### REQUIRED WORK
Exactly reproduce the lines that follow.

### DATA EXTRACT
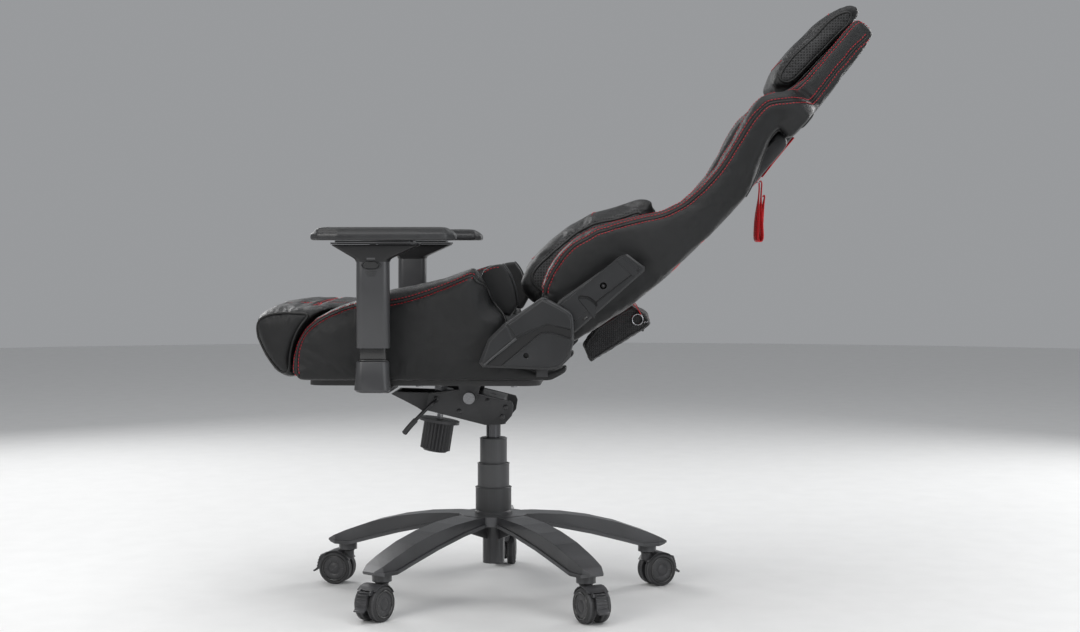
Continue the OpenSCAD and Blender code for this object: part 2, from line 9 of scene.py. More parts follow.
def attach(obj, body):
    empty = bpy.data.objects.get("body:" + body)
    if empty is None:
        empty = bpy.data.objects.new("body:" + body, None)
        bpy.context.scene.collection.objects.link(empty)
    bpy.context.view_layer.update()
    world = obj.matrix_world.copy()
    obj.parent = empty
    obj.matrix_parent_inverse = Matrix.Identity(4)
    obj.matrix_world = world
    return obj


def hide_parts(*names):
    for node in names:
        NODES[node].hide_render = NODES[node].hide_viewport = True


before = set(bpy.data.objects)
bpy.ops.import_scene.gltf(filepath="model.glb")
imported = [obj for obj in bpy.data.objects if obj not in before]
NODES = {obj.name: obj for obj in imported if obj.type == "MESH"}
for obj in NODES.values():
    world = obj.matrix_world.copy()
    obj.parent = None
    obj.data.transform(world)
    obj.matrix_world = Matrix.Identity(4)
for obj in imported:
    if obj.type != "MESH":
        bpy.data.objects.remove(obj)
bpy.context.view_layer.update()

### EXERCISE ANSWER
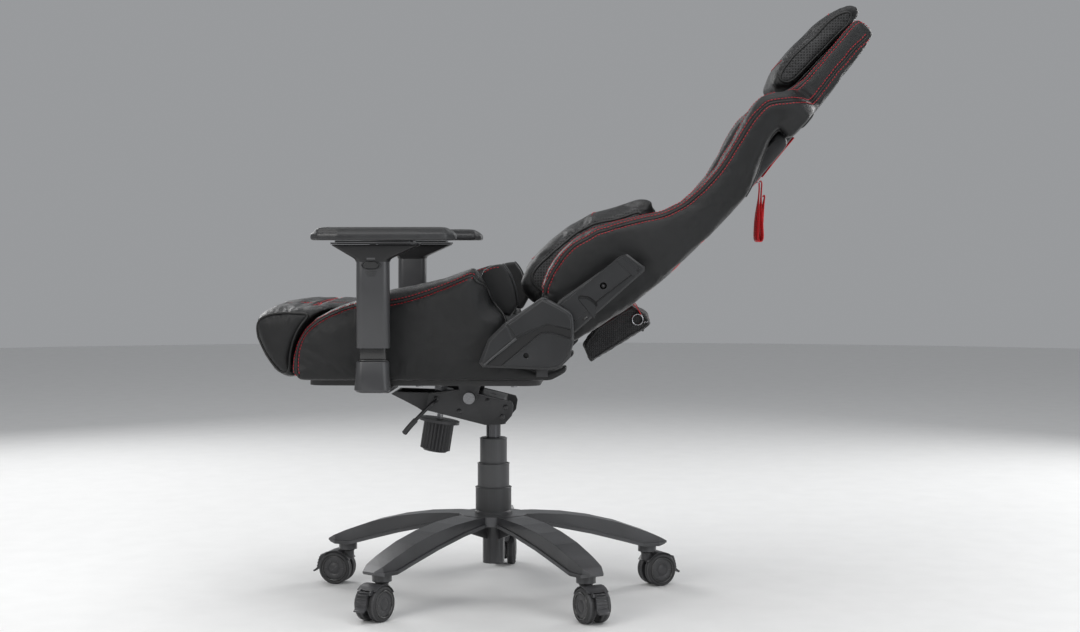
Continue the OpenSCAD and Blender code for this object: part 2, from line 9 of scene.py. More parts follow.
def attach(obj, body):
    empty = bpy.data.objects.get("body:" + body)
    if empty is None:
        empty = bpy.data.objects.new("body:" + body, None)
        bpy.context.scene.collection.objects.link(empty)
    bpy.context.view_layer.update()
    world = obj.matrix_world.copy()
    obj.parent = empty
    obj.matrix_parent_inverse = Matrix.Identity(4)
    obj.matrix_world = world
    return obj


def hide_parts(*names):
    for node in names:
        NODES[node].hide_render = NODES[node].hide_viewport = True


before = set(bpy.data.objects)
bpy.ops.import_scene.gltf(filepath="model.glb")
imported = [obj for obj in bpy.data.objects if obj not in before]
NODES = {obj.name: obj for obj in imported if obj.type == "MESH"}
for obj in NODES.values():
    world = obj.matrix_world.copy()
    obj.parent = None
    obj.data.transform(world)
    obj.matrix_world = Matrix.Identity(4)
for obj in imported:
    if obj.type != "MESH":
        bpy.data.objects.remove(obj)
bpy.context.view_layer.update()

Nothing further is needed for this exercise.